Now, case counts are rising across the country, and so, the school closers are lobbying again to bar the schoolhouse doors. Closing schools was prudent in March, back when we knew next to nothing about the virus. Now that school systems have invested money and time in mitigation, including air filtration, spacing, masking, outdoor facilities, and so on, schools have a lot more ability to fight against in-school transmission. Closing schools that use mitigation techniques is, as they say, an unproven intervention.
But, of course, cities, counties, and states are closing schools. Thankfully, some of them are at least trying to let science guide them in which schools they close.
The losses to learning are universal when students go remote, but they are not necessarily even. Older children can handle a Zoom class better than young children. Older children can learn more from a packet of handouts.

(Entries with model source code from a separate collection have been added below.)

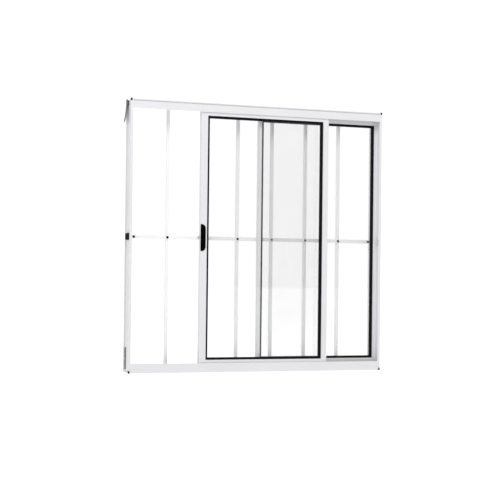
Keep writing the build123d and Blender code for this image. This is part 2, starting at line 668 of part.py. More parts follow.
# ---- write the nodes ----
def build_frame():
    """Outer frame, its hardware and the grille."""
    left = jamb_left()
    catch = HOOK_ARM_H / 2 + HOOK_CATCH
    save("left_jamb", left - hook_slot(-HALF_W, -WEB_X + WALL, catch))
    save("right_jamb", mirror_x(left))
    save("sill_track", sill_or_head(False))
    save("head_track", sill_or_head(True))
    save("frame_screws", *frame_screws())
    save("corner_pads", *corner_pads())
    low = strap_flat(STRAP_SET_IN)
    high = strap_flat(FRAME_H - STRAP_SET_IN - STRAP_L)
    save("anchor_strap_top_left", strap_flared())
    save("anchor_strap_bottom_left", low)
    save("anchor_strap_top_right", mirror_x(high))
    save("anchor_strap_bottom_right", mirror_x(low))
    upper = FRAME_H - STRAP_SET_IN - STRAP_L / 2
    lower = STRAP_SET_IN + STRAP_L / 2
    rivets = [strap_rivet(FRAME_H - 1.0 - STRAP_FOOT / 2), strap_rivet(lower)]
    rivets += [mirror_x(strap_rivet(upper)), mirror_x(strap_rivet(lower))]
    save("strap_rivets", *rivets)
    save("latch_keeper", latch_keeper())
    save("sash_stop", sash_stop())
    save("frame_brush_strips", *frame_pile())
    for number, x in enumerate(BAR_XS, start=1):
        save(f"grille_bar_{number}", grille_bar(x))
    save("grille_crossbar", crossbar())
    save("crossing_caps", *[cap(x, BAR_WALL) for x in BAR_XS])
    save("crossbar_end_caps", *[cap(x, BRACKET_T) for x in end_cap_xs()])
    save("crossbar_brackets", end_bracket(), mirror_x(end_bracket()))


def build_leaf(prefix, x0, x1, left_w, right_w, centre, names):
    """Profiles, glass, gaskets and screws of one leaf."""
    left_stile = stile(x0, x0 + left_w, 1, centre)
    right_stile = stile(x1 - right_w, x1, -1, centre)
    shanks = leaf_screw_shanks(x0, x1, left_w, right_w, centre)
    for shank in shanks:
        left_stile -= shank
        right_stile -= shank
    if prefix == "sash":
        left_stile -= hook_slot(x0 - 1, x0 + WALL + 1)
        left_stile -= handle_cut()
        left_stile -= rod_y(AXLE_R, LEAF_1, LEAF_1 + LEAF_T, hook_axis_x(), LATCH_Z)
    save(f"{prefix}_{names[0]}", left_stile)
    save(f"{prefix}_{names[1]}", right_stile)
    g0, g1, low, high = glass_box(x0 + left_w, x1 - right_w)
    for name, top in (("top_rail", True), ("bottom_rail", False)):
        member = rail(g0, g1, centre, top)
        for shank in shanks:
            member -= shank
        save(f"{prefix}_{name}", member)
    save(f"{prefix}_glass", pane(g0, g1, low, high, centre))
    bites = [min(CHANNEL_H, w - 2 * WALL) - GASKET_FIT for w in (left_w, right_w)]
    for side, shape in gaskets(g0, g1, low, high, centre, bites).items():
        save(f"{prefix}_gasket_{side}", shape)
    save(f"{prefix}_screws", *leaf_screws(x0, x1, left_w, right_w, centre))
    save(f"{prefix}_top_guides", *top_guides(x0, x1, centre))


def build_latch():
    """Flush pull, thumb slide, hook and pin."""
    save("handle_shell", handle_shell())
    save("latch_slider", latch_slider())
    save("latch_hook", latch_hook())
    save("latch_pin", latch_pin())


def build_rollers():
    """Carriers, axles and wheels under the sliding leaf, and the fixed leaf's blocks."""
    save("roller_housings", *[roller_housing(x) for x in ROLLER_XS])
    save("roller_axles", *[roller_axle(x) for x in ROLLER_XS])
    save("roller_left", roller(ROLLER_XS[0]))
    save("roller_right", roller(ROLLER_XS[1]))
    save("fixed_leaf_blocks", *fixed_leaf_blocks())


build_frame()
build_leaf("fixed", FIXED_X0, FIXED_X1, FIXED_MEETING_STILE, JAMB_STILE, LEAF_2, ("interlock_stile", "jamb_stile"))
build_leaf("sash", SLIDING_X0, SLIDING_X1, LOCK_STILE, INTERLOCK_STILE, LEAF_1, ("lock_stile", "interlock_stile"))
build_latch()
build_rollers()
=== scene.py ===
"""Looks of a white aluminium sliding window with a built-in security grille.

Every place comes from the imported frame; sizes below are in metres unless a name says mm.
"""

import logging
import math
from dataclasses import dataclass, field
from enum import Enum
from typing import Iterable, Sequence

import bmesh
import bpy
import numpy as np
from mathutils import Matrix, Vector


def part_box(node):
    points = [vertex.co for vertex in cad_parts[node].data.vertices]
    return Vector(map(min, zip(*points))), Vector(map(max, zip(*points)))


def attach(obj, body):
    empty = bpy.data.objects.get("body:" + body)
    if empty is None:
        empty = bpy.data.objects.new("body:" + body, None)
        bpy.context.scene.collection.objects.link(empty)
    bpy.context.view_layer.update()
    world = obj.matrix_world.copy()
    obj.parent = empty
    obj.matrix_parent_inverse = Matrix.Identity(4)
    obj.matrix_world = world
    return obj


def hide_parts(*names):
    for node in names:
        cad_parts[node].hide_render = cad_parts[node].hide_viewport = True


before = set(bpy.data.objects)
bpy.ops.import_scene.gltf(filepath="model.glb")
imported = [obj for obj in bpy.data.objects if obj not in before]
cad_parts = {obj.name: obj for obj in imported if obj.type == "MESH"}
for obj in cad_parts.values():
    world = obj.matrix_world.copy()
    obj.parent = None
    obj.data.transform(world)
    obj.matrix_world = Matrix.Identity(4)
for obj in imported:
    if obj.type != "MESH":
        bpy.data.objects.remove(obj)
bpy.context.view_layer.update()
LOG = logging.getLogger("window")
MM = 0.001
SEAT = 1e-5  # step from a head to its shank, so that the two rings stay apart
MERGE_M = 2e-6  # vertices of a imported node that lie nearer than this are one
WELD_M = 1e-6  # the same for a new piece
WHITE = (1.0, 1.0, 1.0, 1.0)

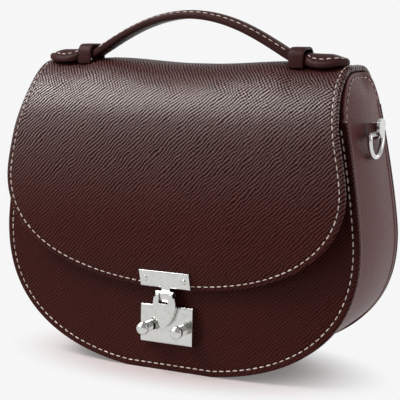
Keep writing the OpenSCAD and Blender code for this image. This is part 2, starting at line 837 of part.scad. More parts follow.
front_panel();
back_panel();
gusset();
front_lining();
back_lining();
gusset_lining();
base_board();
lock_plate();
lock_back_plate();
lock_screws();
left_ring_post();
right_ring_post();
ring_screws();
flap();
flap_lining();
left_keeper();
right_keeper();
handle_arch();
left_handle_end();
right_handle_end();
hasp_plate();
hasp_back_plate();
hasp_rivets();
hasp();
hasp_pin();
left_jaw();
right_jaw();
left_knob();
right_knob();
left_ring();
right_ring();
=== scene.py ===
"""A saddle shaped crossbody bag in cross grain leather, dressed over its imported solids.

Lengths are in millimetres in the sizes and formulas below, and are made metres where a point is placed.
X runs along the bag's width, the front faces -Y and Z is up. The bag stands on Z = 0.
"""
import math

import bpy
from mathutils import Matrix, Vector


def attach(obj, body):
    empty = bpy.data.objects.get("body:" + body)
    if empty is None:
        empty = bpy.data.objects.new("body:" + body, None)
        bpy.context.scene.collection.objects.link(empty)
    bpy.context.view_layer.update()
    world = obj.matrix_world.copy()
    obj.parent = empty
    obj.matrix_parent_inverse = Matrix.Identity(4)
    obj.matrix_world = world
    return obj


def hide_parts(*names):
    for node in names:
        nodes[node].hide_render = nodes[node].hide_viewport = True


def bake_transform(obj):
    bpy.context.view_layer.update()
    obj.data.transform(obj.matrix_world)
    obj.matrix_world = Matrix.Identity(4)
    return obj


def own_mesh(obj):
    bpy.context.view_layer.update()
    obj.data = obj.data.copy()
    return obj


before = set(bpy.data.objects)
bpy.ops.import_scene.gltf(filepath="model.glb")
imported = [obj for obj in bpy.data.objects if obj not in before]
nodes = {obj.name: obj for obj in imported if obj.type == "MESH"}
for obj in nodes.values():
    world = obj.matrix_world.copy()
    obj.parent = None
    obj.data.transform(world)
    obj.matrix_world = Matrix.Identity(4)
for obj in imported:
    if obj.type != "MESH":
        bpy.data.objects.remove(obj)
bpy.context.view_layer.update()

MM = 0.001

# Sizes of the bag, the same as those of its solids
WIDTH, WIDE_Z, PANEL_TOP = 220.0, 77.0, 144.0
BASE_DEPTH, MOUTH_DEPTH, SIDE_DRAW = 74.4, 61.0, 15.5
PANEL_T, GUSSET_T, SEAM_W, SINK = 2.6, 2.2, 3.4, 1.2
CROWN_Z, CROWN_W, FLAP_W, FLAP_WIDE_Z, FOOT_Z = 171.8, 190.0, 208.8, 107.0, 47.5
HINGE_Z, FLAP_T = 150.0, 3.0
BODY_POWER, FLAP_POWER = 2.35, 2.17
LEAN = math.atan((BASE_DEPTH - MOUTH_DEPTH) / 2 / PANEL_TOP)
HANDLE_Y, KEEPER_X, KEEPER_LEN, STRAP_W, STRAP_T = -8.0, 66.0, 8.4, 13.0, 4.6
STRAP_FOOT, STRAP_LOW, ARCH_TOP = 176.6, 174.4, 198.7
RING_X, RING_Z, WIRE_R = 106.563, 136.0, 1.4


def mix(a, b, share):
    return a + (b - a) * share


def ease(share):
    share = min(max(share, 0.0), 1.0)
    return share * share * (3 - 2 * share)


def half_depth(z):
    return BASE_DEPTH / 2 - z * math.tan(LEAN)


def side_half(z):
    return WIDTH / 2 - SIDE_DRAW * (max(z - WIDE_Z, 0) / (CROWN_Z - WIDE_Z)) ** 1.35


def flap_half(z):
    share = min(max(z - FLAP_WIDE_Z, 0) / (CROWN_Z - FLAP_WIDE_Z), 1)
    return FLAP_W / 2 - (FLAP_W - CROWN_W) / 2 * math.sin(math.pi / 2 * share) ** 1.5


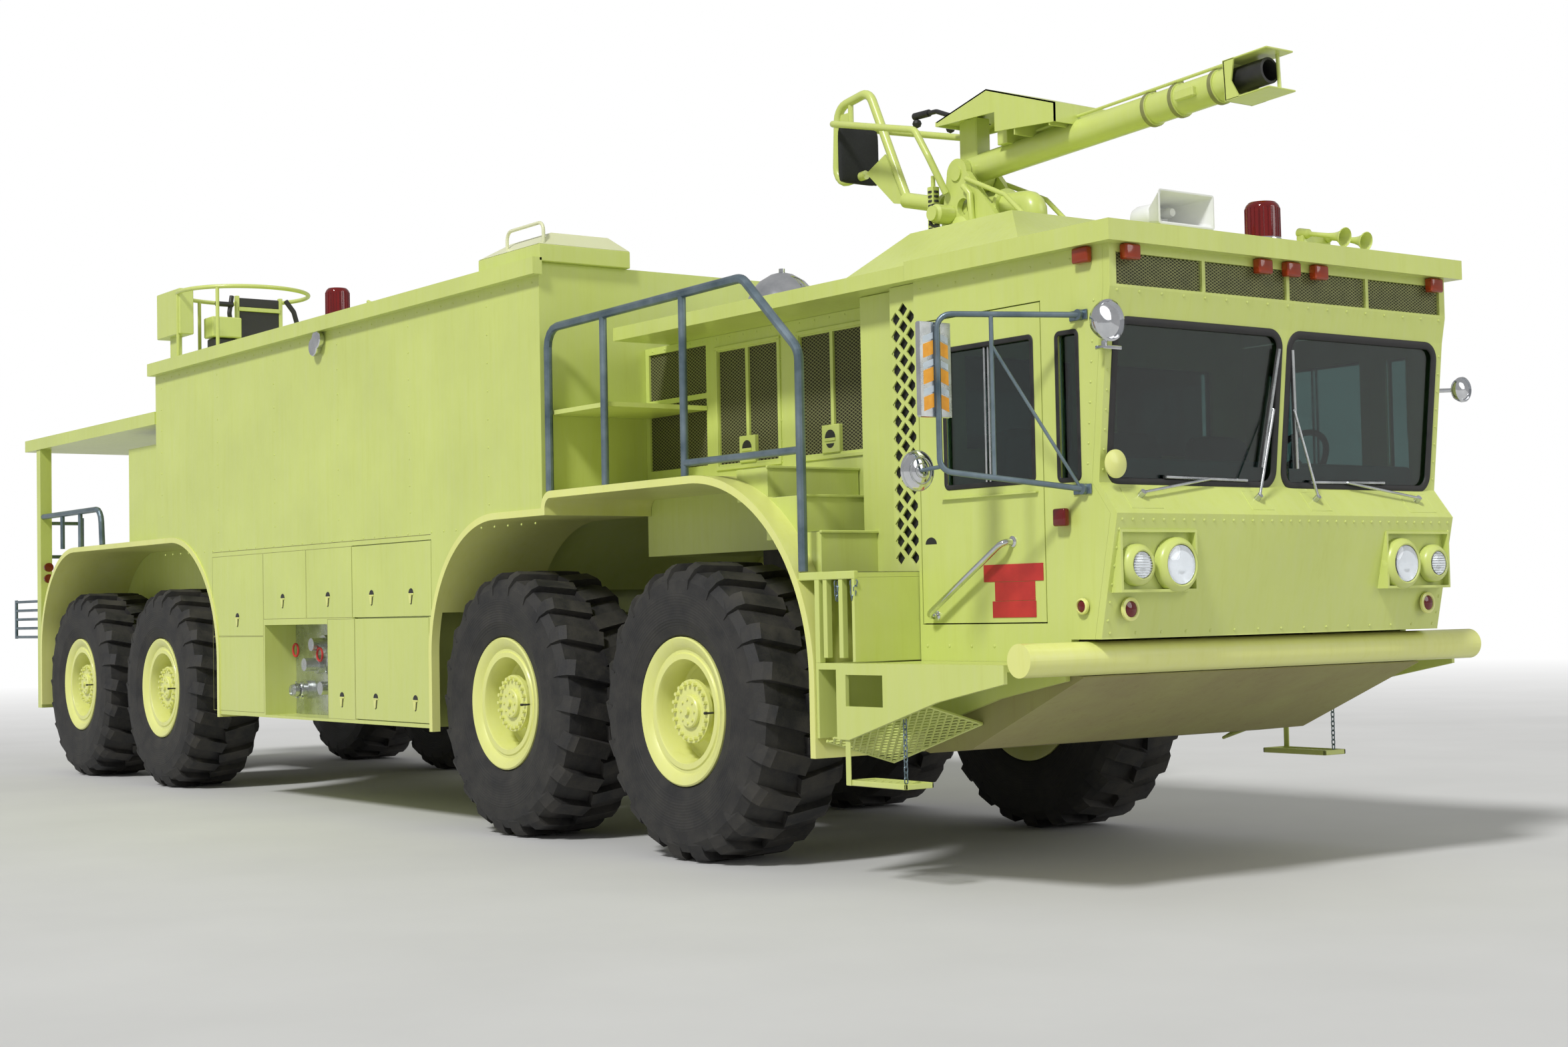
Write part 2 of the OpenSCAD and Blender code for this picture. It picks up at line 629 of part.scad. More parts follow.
// Half section of the tyre under its lugs
tread_r = tyre_r - 42;
tyre_line = [[318.5, 224], [350, 239.5], [388.5, 248.5], [400, 262], [480, 288], [600, half_tyre - 4], [680, half_tyre - 14],
    [tread_r - 8, 250], [tread_r, 180], [tread_r, -180], [tread_r - 8, -250], [680, 14 - half_tyre],
    [600, 4 - half_tyre], [480, -288], [400, -262], [388.5, -248.5],
    [350, -239.5], [318.5, -224]];
module tyre(x) translate([x, wheel_y, hub_z]) rotate([-90, 0, 0]) {
    rotate_extrude($fn = 96) polygon(tyre_line);
    for (i = [0 : lug_count - 1], s = [-1, 1])
        rotate([0, 0, (i + s * 0.25) * 360 / lug_count]) rotate([s * lug_tilt, 0, 0]) lug(s);
}
lug_w = 92;
lug_tilt = 14;
lug_shoulder = 225;
// Radius at which a lug's corner, t out from the middle, just reaches the tyre's radius
function lug_top(t) = sqrt(pow(tyre_r, 2) - pow(lug_w / 2 * cos(lug_tilt) + t * sin(lug_tilt), 2));
module lug(s) translate([0, lug_w / 2, 0]) rotate([90, 0, 0]) linear_extrude(lug_w)
    polygon([[tread_r - 30, s * -8], [lug_top(8), s * -8], [lug_top(lug_shoulder), s * lug_shoulder],
        [tyre_r - 34, s * 262], [690, s * 290], [640, s * 290], [640, s * 260]]);

module wheel_f1_left() color(bright_col) wheel(axle_f1);
module wheel_f1_right() color(bright_col) mirror([0, 1, 0]) wheel(axle_f1);
module wheel_f2_left() color(bright_col) wheel(axle_f2);
module wheel_f2_right() color(bright_col) mirror([0, 1, 0]) wheel(axle_f2);
module wheel_r1_left() color(bright_col) wheel(axle_r1);
module wheel_r1_right() color(bright_col) mirror([0, 1, 0]) wheel(axle_r1);
module wheel_r2_left() color(bright_col) wheel(axle_r2);
module wheel_r2_right() color(bright_col) mirror([0, 1, 0]) wheel(axle_r2);
module tyre_f1_left() color(black_col) tyre(axle_f1);
module tyre_f1_right() color(black_col) mirror([0, 1, 0]) tyre(axle_f1);
module tyre_f2_left() color(black_col) tyre(axle_f2);
module tyre_f2_right() color(black_col) mirror([0, 1, 0]) tyre(axle_f2);
module tyre_r1_left() color(black_col) tyre(axle_r1);
module tyre_r1_right() color(black_col) mirror([0, 1, 0]) tyre(axle_r1);
module tyre_r2_left() color(black_col) tyre(axle_r2);
module tyre_r2_right() color(black_col) mirror([0, 1, 0]) tyre(axle_r2);

frame_rails();
axles();
suspension();
cab_floor();
cab_walls();
cab_front();
cab_roof();
cab_glass();
cab_interior();
bumper();
side_steps();
front_fenders();
engine_housing();
housing_screens();
engines();
tank_body();
valve_panel();
handrails();
rear_fenders();
rear_house();
canopy();
rear_rails();
lamps_and_horns();
mirrors();
wipers();
turret_bases();
cab_door_right();
cab_door_left();
door_glass_right();
door_glass_left();
turret_front_mount();
turret_front_barrel();
turret_rear_mount();
turret_rear_barrel();
tank_hatch();
locker_upper_right();
locker_upper_left();
locker_lower_right();
locker_lower_left();
knuckle_f1_right();
knuckle_f1_left();
knuckle_f2_right();
knuckle_f2_left();
wheel_f1_right();
wheel_f1_left();
wheel_f2_right();
wheel_f2_left();
wheel_r1_right();
wheel_r1_left();
wheel_r2_right();
wheel_r2_left();
tyre_f1_right();
tyre_f1_left();
tyre_f2_right();
tyre_f2_left();
tyre_r1_right();
tyre_r1_left();
tyre_r2_right();
tyre_r2_left();
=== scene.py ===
import math

import bmesh
import bpy
from mathutils import Matrix, Vector
from mathutils.geometry import tessellate_polygon


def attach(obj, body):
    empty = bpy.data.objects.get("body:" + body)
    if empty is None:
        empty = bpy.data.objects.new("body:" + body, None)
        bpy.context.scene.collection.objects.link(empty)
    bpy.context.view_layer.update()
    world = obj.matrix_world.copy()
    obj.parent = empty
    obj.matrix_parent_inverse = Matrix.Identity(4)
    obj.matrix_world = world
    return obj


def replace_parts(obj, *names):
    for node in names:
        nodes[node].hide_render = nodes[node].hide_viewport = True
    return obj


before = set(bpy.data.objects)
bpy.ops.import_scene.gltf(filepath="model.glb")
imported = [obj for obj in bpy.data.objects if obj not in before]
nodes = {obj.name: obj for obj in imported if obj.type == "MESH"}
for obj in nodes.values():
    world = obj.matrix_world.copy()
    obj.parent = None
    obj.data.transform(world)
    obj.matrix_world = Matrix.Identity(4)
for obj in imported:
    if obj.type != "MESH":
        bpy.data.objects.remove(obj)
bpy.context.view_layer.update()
print("frame loaded:", len(nodes), "nodes")

# Materials: tones of the paint (the darkest tone is the yellow in painted shade, for the parts under the body), node
# helpers, then one material for each finish
bodyLook = {"paint": (0.6, 0.68, 0.185, 1), "dust": (0.42, 0.38, 0.22, 1), "rough": 0.36}
brightLook = {"paint": (0.76, 0.79, 0.25, 1), "dust": (0.47, 0.42, 0.22, 1), "rough": 0.34}
shadeLook = {"paint": (0.36, 0.36, 0.12, 1), "dust": (0.22, 0.17, 0.1, 1), "rough": 0.6}
hatchLook = {"paint": (0.74, 0.76, 0.48, 1), "dust": (0.45, 0.42, 0.28, 1), "rough": 0.4}


def groupShell(name, ins, outs):
    g = bpy.data.node_groups.new(name, "ShaderNodeTree")
    for n, kind, value in ins:
        s = g.interface.new_socket(name=n, in_out="INPUT", socket_type=kind)
        s.default_value = value
    for n, kind in outs:
        g.interface.new_socket(name=n, in_out="OUTPUT", socket_type=kind)
    return g, g.nodes.new("NodeGroupInput"), g.nodes.new("NodeGroupOutput")


def mathNode(tree, op, a, b=None, clamp=False):
    n = tree.nodes.new("ShaderNodeMath")
    n.operation = op
    n.use_clamp = clamp
    for i, v in enumerate((a, b)):
        if v is None:
            continue
        if isinstance(v, (int, float)):
            n.inputs[i].default_value = v
        else:
            tree.links.new(v, n.inputs[i])
    return n.outputs[0]


def mixColour(tree, factor, a, b):
    n = tree.nodes.new("ShaderNodeMix")
    n.data_type = "RGBA"
    tree.links.new(factor, n.inputs[0])
    for i, v in ((6, a), (7, b)):
        if isinstance(v, tuple):
            n.inputs[i].default_value = v
        else:
            tree.links.new(v, n.inputs[i])
    return n.outputs[2]


def noiseNode(tree, where, scale, detail=4.0, rough=0.55):
    n = tree.nodes.new("ShaderNodeTexNoise")
    n.inputs["Scale"].default_value = scale
    n.inputs["Detail"].default_value = detail
    n.inputs["Roughness"].default_value = rough
    tree.links.new(where, n.inputs["Vector"])
    return n.outputs["Fac"]


def rangeNode(tree, value, low, high, toLow=0.0, toHigh=1.0):
    n = tree.nodes.new("ShaderNodeMapRange")
    n.inputs["From Min"].default_value = low
    n.inputs["From Max"].default_value = high
    n.inputs["To Min"].default_value = toLow
    n.inputs["To Max"].default_value = toHigh
    tree.links.new(value, n.inputs["Value"])
    return n.outputs["Result"]


def objectSpace(tree):
    return tree.nodes.new("ShaderNodeTexCoord").outputs["Object"]


def splitSpace(tree):
    sep = tree.nodes.new("ShaderNodeSeparateXYZ")
    tree.links.new(objectSpace(tree), sep.inputs[0])
    return sep.outputs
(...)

For younger children, a much larger share of learning is socialization and interaction. So, as far as the costs of closing schools, those may be smaller on older children.
As far as the dangers of in-person schooling, those are evidently greater (though not necessarily great) among older children. Younger people don’t get the coronavirus as much, they don’t spread it as much, and when they do get it, they don’t get it as bad.
So, if you were doing a cost-benefit analysis of school closures, it’s obviously an easier question for younger children — leave the schools open — and a harder question for older children, for whom the costs of closing might be smaller and the benefits of closing slightly higher.
This is the thinking behind Michigan’s decision to bar in-person schooling for only college and high school, and Philadelphia’s decision to close high schools but allow K-8 classes to keep meeting. I expect Michigan Gov. Gretchen Whitmer will close K-8 schools over Thanksgiving, but for at least this coming week, she’s allowing the meeting of students who need in-person education more and pose a lesser risk of coronavirus transmission.
A cost-benefit analysis before decision-making? That resembles science!